The listing beneath should be written out in full, exactly as shown.

╭──

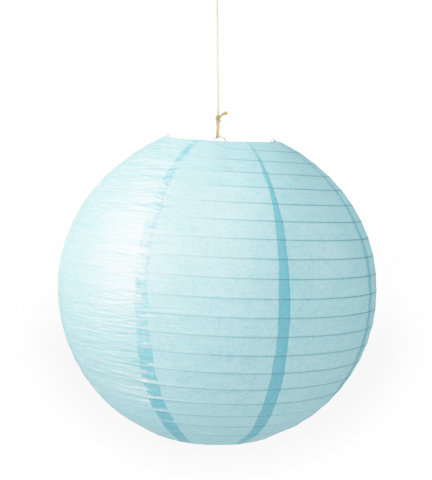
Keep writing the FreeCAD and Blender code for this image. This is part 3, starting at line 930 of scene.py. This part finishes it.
def resample(path, step):
    """Even points along a polyline, smoothed through a Catmull-Rom spline."""
    path = np.asarray(path, float)
    knots = np.vstack([2 * path[0] - path[1], path, 2 * path[-1] - path[-2]])
    points = []
    for a, b, c, d in zip(knots[:-3], knots[1:-2], knots[2:-1], knots[3:]):
        count = max(2, int(np.linalg.norm(c - b) / step * 4))
        for s in np.arange(count) / count:
            points.append(0.5 * ((2 * b) + (-a + c) * s + (2 * a - 5 * b + 4 * c - d) * s * s
                                 + (-a + 3 * b - 3 * c + d) * s ** 3))
    points.append(knots[-2])
    points = np.array(points)
    travel = arc_lengths(points)
    even = np.linspace(0, travel[-1], max(4, int(travel[-1] / step) + 1))
    return np.stack([np.interp(even, travel, points[:, axis]) for axis in range(3)], -1)


def arc_lengths(points):
    return np.r_[0, np.cumsum(np.linalg.norm(np.diff(points, axis=0), axis=1))]


TWINE_STEP, TWINE_PITCH, TWINE_PLIES = 0.55, 8.5, 3


class TubeMesh:
    """Collects tubes into one mesh, with a per-vertex tone for colour variety."""

    def __init__(self):
        self.verts, self.faces, self.tones, self.count = [], [], [], 0

    def add(self, path, radius, sides, tone=0.0):
        verts, faces = tube(path, radius, sides)
        self.verts.append(verts)
        self.faces += [[k + self.count for k in face] for face in faces]
        self.tones.append(np.full(len(verts), tone))
        self.count += len(verts)

    def twine(self, path, radius, seed, hairs, tone=0.0, flare=0.0):
        """Laid twine with uneven plies and loose fibres, hairs per mm; a flared end is frayed."""
        random = np.random.RandomState(seed)
        path = resample(path, TWINE_STEP)
        travel = arc_lengths(path)
        length = travel[-1]
        tangent, normal, binormal = frames_along(path)

        def uneven(spacing):
            marks = np.arange(0, length + 2 * spacing, spacing)
            return np.interp(travel, marks, random.uniform(-1, 1, len(marks)))

        thick = 1 + 0.10 * uneven(7.0)
        if flare:
            thick = thick * (1 + flare * smooth01((travel - length * 0.45) / (length * 0.55)))
        ply_r = radius * 0.56
        for k in range(TWINE_PLIES):
            angle = (2 * math.pi * (travel / TWINE_PITCH + k / TWINE_PLIES))[:, None]
            offset = ((radius - ply_r * 0.96) * thick)[:, None]
            ply = path + offset * (np.cos(angle) * normal + np.sin(angle) * binormal)
            self.add(ply, ply_r * thick * (1 + 0.10 * uneven(3.0)), 9,
                     tone=tone + random.uniform(-0.35, 0.35))
        s = np.linspace(0, 1, 6)[:, None]
        for _ in range(int(hairs * length)):
            i = random.randint(2, len(path) - 2)
            angle = random.uniform(0, 2 * math.pi)
            out = math.cos(angle) * normal[i] + math.sin(angle) * binormal[i]
            side = np.cross(tangent[i], out)
            along = random.choice([-1, 1]) * random.uniform(0.5, 1.6)
            reach = random.uniform(0.7, 2.3) * (1.7 if random.rand() < 0.12 else 1.0)
            curl = side * random.uniform(-0.8, 0.8) + out * random.uniform(-0.2, 0.45)
            hair = path[i] + out * radius * 0.86 + reach * (
                s * (tangent[i] * along + out * 0.55) + s * s * curl)
            self.add(hair, np.linspace(0.055, 0.028, 6), 4, tone=random.uniform(0.1, 0.9))
        if flare:
            for _ in range(26):
                angle = random.uniform(0, 2 * math.pi)
                spread = radius * thick[-1] * math.sqrt(random.rand()) * 0.95
                out = math.cos(angle) * normal[-1] + math.sin(angle) * binormal[-1]
                base = path[-1] + spread * out - tangent[-1] * 0.8
                reach = random.uniform(1.0, 2.6)
                curl = out * random.uniform(0.0, 0.5) + binormal[-1] * random.uniform(-0.3, 0.3)
                self.add(base + reach * (s * tangent[-1] + s * s * curl),
                         np.linspace(0.14, 0.06, 6), 5, tone=random.uniform(-0.2, 0.8))

    def build(self, name, material):
        return mesh_object(name, np.concatenate(self.verts) * MM, self.faces, material,
                           {"tone": np.concatenate(self.tones)})

    def build_jute(self, name, body, part):
        """Twine is drawn in (x, y, distance up the twine from the hump)."""
        self.verts = [HUMP + verts[:, 0:1] * ACROSS_X + verts[:, 1:2] * ACROSS_Y
                      + verts[:, 2:3] * UP for verts in self.verts]
        obj = self.build(name, JUTE)
        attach(obj, body)
        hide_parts(part)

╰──

* Task result
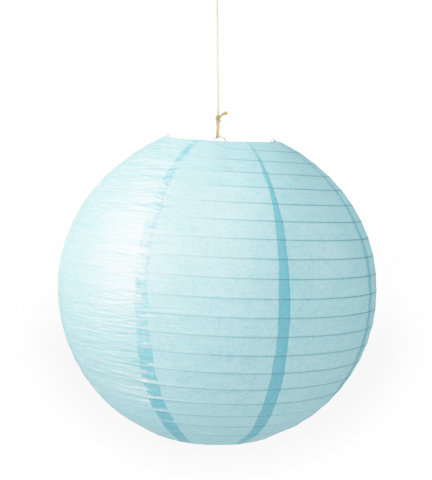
Keep writing the FreeCAD and Blender code for this image. This is part 3, starting at line 930 of scene.py. This part finishes it.
def resample(path, step):
    """Even points along a polyline, smoothed through a Catmull-Rom spline."""
    path = np.asarray(path, float)
    knots = np.vstack([2 * path[0] - path[1], path, 2 * path[-1] - path[-2]])
    points = []
    for a, b, c, d in zip(knots[:-3], knots[1:-2], knots[2:-1], knots[3:]):
        count = max(2, int(np.linalg.norm(c - b) / step * 4))
        for s in np.arange(count) / count:
            points.append(0.5 * ((2 * b) + (-a + c) * s + (2 * a - 5 * b + 4 * c - d) * s * s
                                 + (-a + 3 * b - 3 * c + d) * s ** 3))
    points.append(knots[-2])
    points = np.array(points)
    travel = arc_lengths(points)
    even = np.linspace(0, travel[-1], max(4, int(travel[-1] / step) + 1))
    return np.stack([np.interp(even, travel, points[:, axis]) for axis in range(3)], -1)


def arc_lengths(points):
    return np.r_[0, np.cumsum(np.linalg.norm(np.diff(points, axis=0), axis=1))]


TWINE_STEP, TWINE_PITCH, TWINE_PLIES = 0.55, 8.5, 3


class TubeMesh:
    """Collects tubes into one mesh, with a per-vertex tone for colour variety."""

    def __init__(self):
        self.verts, self.faces, self.tones, self.count = [], [], [], 0

    def add(self, path, radius, sides, tone=0.0):
        verts, faces = tube(path, radius, sides)
        self.verts.append(verts)
        self.faces += [[k + self.count for k in face] for face in faces]
        self.tones.append(np.full(len(verts), tone))
        self.count += len(verts)

    def twine(self, path, radius, seed, hairs, tone=0.0, flare=0.0):
        """Laid twine with uneven plies and loose fibres, hairs per mm; a flared end is frayed."""
        random = np.random.RandomState(seed)
        path = resample(path, TWINE_STEP)
        travel = arc_lengths(path)
        length = travel[-1]
        tangent, normal, binormal = frames_along(path)

        def uneven(spacing):
            marks = np.arange(0, length + 2 * spacing, spacing)
            return np.interp(travel, marks, random.uniform(-1, 1, len(marks)))

        thick = 1 + 0.10 * uneven(7.0)
        if flare:
            thick = thick * (1 + flare * smooth01((travel - length * 0.45) / (length * 0.55)))
        ply_r = radius * 0.56
        for k in range(TWINE_PLIES):
            angle = (2 * math.pi * (travel / TWINE_PITCH + k / TWINE_PLIES))[:, None]
            offset = ((radius - ply_r * 0.96) * thick)[:, None]
            ply = path + offset * (np.cos(angle) * normal + np.sin(angle) * binormal)
            self.add(ply, ply_r * thick * (1 + 0.10 * uneven(3.0)), 9,
                     tone=tone + random.uniform(-0.35, 0.35))
        s = np.linspace(0, 1, 6)[:, None]
        for _ in range(int(hairs * length)):
            i = random.randint(2, len(path) - 2)
            angle = random.uniform(0, 2 * math.pi)
            out = math.cos(angle) * normal[i] + math.sin(angle) * binormal[i]
            side = np.cross(tangent[i], out)
            along = random.choice([-1, 1]) * random.uniform(0.5, 1.6)
            reach = random.uniform(0.7, 2.3) * (1.7 if random.rand() < 0.12 else 1.0)
            curl = side * random.uniform(-0.8, 0.8) + out * random.uniform(-0.2, 0.45)
            hair = path[i] + out * radius * 0.86 + reach * (
                s * (tangent[i] * along + out * 0.55) + s * s * curl)
            self.add(hair, np.linspace(0.055, 0.028, 6), 4, tone=random.uniform(0.1, 0.9))
        if flare:
            for _ in range(26):
                angle = random.uniform(0, 2 * math.pi)
                spread = radius * thick[-1] * math.sqrt(random.rand()) * 0.95
                out = math.cos(angle) * normal[-1] + math.sin(angle) * binormal[-1]
                base = path[-1] + spread * out - tangent[-1] * 0.8
                reach = random.uniform(1.0, 2.6)
                curl = out * random.uniform(0.0, 0.5) + binormal[-1] * random.uniform(-0.3, 0.3)
                self.add(base + reach * (s * tangent[-1] + s * s * curl),
                         np.linspace(0.14, 0.06, 6), 5, tone=random.uniform(-0.2, 0.8))

    def build(self, name, material):
        return mesh_object(name, np.concatenate(self.verts) * MM, self.faces, material,
                           {"tone": np.concatenate(self.tones)})

    def build_jute(self, name, body, part):
        """Twine is drawn in (x, y, distance up the twine from the hump)."""
        self.verts = [HUMP + verts[:, 0:1] * ACROSS_X + verts[:, 1:2] * ACROSS_Y
                      + verts[:, 2:3] * UP for verts in self.verts]
        obj = self.build(name, JUTE)
        attach(obj, body)
        hide_parts(part)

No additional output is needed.